Additionally, we have revised Note 8 of the year ending May 31, 2005
financial statements to describe the beneficial conversion feature
related to the promissory note.  The method by which the Company
intends to account for accrued interest convertible into additional
shares of common stock is also discussed in revised Note 8.

     9.  We agree and have revised the weighted average number of common
shares as of August 31, 2004 in the Form 10-QSB.

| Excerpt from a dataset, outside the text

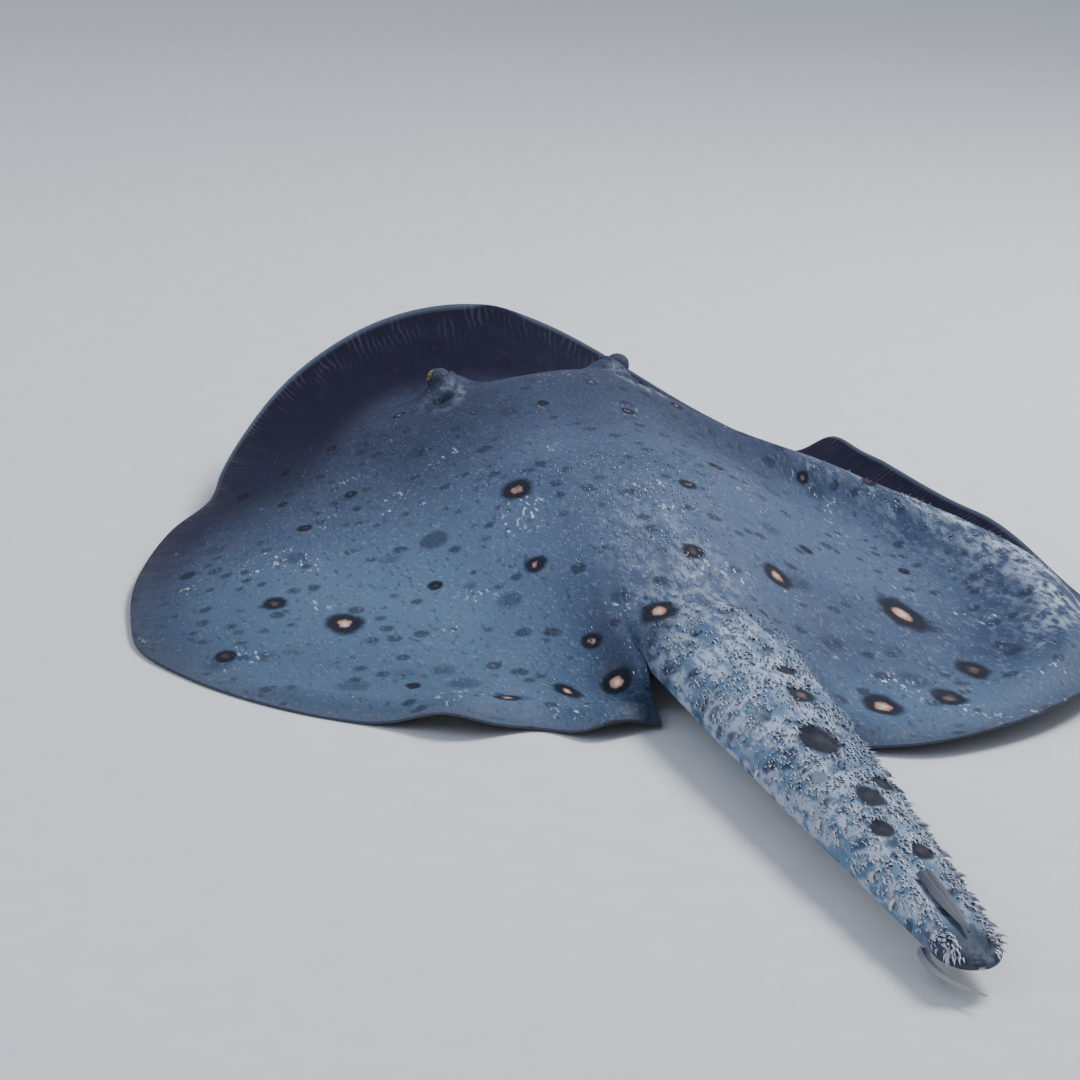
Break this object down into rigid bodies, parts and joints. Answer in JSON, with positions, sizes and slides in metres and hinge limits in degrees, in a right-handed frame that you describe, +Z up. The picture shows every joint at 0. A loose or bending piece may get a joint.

     10.  We have revised the earnings per share to "nil" in the Form 10-QSB

     11.  Any reference to "related party" in connection with the
convertible note in any of the documents has been removed.  This loan
was not from a related party.

     12.  The referenced convertible note is not convertible into freely
trading shares.  In order to correct disclosure on this item, the
language on this item under Part I, Item 2 of the Form 10-SB, Part
II, Item 6 of the Form 10-KSB (and Note 8 to the audited financial
statements), and Part I,

     Item 2 of the Form 10-QSB has been amended to read: "The note has a
feature that allows the holder to convert the principal and any
accrued interest into restricted shares of common stock of the
Company at a rate of $0.001 per share at any time after the Company
clears all comments from the Securities and Exchange Commission on
its Form 10-SB filing (which will then make the Company eligible for
quotation on the Over the Counter Bulletin Board), until the note is
satisfied.  As stated under comment No. 2, the principal amount of
this convertible note, and all accrued interest, were paid in
February 2006.

     13.   The referenced paragraph has been moved to the discussion under
Liquidity and Capital Resources.

     14.  The Form 10-KSB has been amended to reflect all applicable
comments on the Form 10-SB.

     15.  The amended Form 10-KSB will properly reflect all required
certifications.

     16.  In reference to Item 8A of the Form 10-KSB (your statement that
the requirements of Item 308(c) of Regulation S-B have not been
deferred), your attention is directed to the following language out
of the SEC Final Rule (33-8618, dated September 22, 2005):

     "Compliance Dates: The compliance dates are extended as follows:
A company that is not an accelerated filer must begin to comply
with these requirements for its first fiscal year ending on or
after July 15, 2007.  Companies must begin to comply with the
provisions of Exchange Act Rule 13a-15(d) . . . requiring an
evaluation of changes to internal controls over financial
reporting requirements with respect to the company's first
periodic report due after the first annual report that must
include management's report on internal control over financial reporting."

     Therefore, Section 308(c) is not applicable to the Company since it
refers to the evaluation under Rule 13a-15(d), which is not yet
required for the Company (which is not an accelerated filer).  The
word "significantly" had been previously removed from Item 8A of the
Form 10-KSB (under Amendment No. 1).

     I have enclosed two marked copies of the filed Form 10-SB/A
(Amendment No. 5), the filed Form 10-KSB/A (Amendment No. 2), and the
filed Form 10-QSB/A showing the changes made per this letter.  Should
you have any additional comments or questions, please feel free to
contact me.

                                       Sincerely,



                                       By: /s/ Brian F. Faulkner
                                       Brian F. Faulkner

cc:  Pat Galliher, RMD Technologies, Inc.